I have a confession to make. This blog came dangerously close to deletion - my finger was on the button more than once. I quit. I didn't care. (Okay, I did care, but not enough to do anything.)
I had to quit WW because of transportation. Again. And since I was only partially motivated anyway, quitting meetings popped the balloon entirely on my drive.
But big changes are happening in my life. This fall I am taking prerequisites to the nursing program, and if all goes well, I'll be accepted and actually beginning my clinicals in just a little over a year. Here's the thing: I am so horribly out of shape and obese that I can't be on my feet for more than 30 minutes at a time. They hurt so much it feels like I'm walking on gravel.
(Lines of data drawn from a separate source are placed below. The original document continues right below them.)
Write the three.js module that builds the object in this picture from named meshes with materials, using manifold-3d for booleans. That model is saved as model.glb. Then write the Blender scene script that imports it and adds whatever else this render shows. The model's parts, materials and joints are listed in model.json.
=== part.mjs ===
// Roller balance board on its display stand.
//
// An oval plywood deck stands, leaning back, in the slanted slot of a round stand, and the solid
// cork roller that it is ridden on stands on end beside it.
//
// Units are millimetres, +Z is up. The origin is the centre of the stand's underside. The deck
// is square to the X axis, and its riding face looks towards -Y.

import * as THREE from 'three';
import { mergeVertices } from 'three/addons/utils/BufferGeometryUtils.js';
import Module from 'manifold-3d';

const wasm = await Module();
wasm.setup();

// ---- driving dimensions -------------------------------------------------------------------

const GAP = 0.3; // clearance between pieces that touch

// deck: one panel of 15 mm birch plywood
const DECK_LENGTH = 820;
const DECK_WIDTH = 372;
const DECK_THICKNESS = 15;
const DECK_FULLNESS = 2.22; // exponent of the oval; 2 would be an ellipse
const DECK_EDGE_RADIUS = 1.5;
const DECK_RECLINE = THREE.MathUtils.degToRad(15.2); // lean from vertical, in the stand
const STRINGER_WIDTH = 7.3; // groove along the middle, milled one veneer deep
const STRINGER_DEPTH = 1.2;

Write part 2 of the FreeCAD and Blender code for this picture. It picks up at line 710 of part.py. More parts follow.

Do you know what I want to do? I want to help deliver babies. I want to work in the NICU, with preemies and AIDS babies and crack babies. I want to eventually get a midwife certification and do missions work in Africa, teaching pregnant women and new mothers how to take care of themselves and their children.
And I can't do any of that unless this weight comes off. Besides being a horrible example, it's so inhibiting... I have to be able to survive clinicals, not to mention 12-hour shifts. It just ain't gonna happen in my current state. The weight has to come off. It has to happen. No more goofing off. No more excuses. No more late-night Krystal runs. No more pretending that what goes in my mouth won't land right on my thighs.
It's now or never. This is the end. My dreams can't go on hold any longer.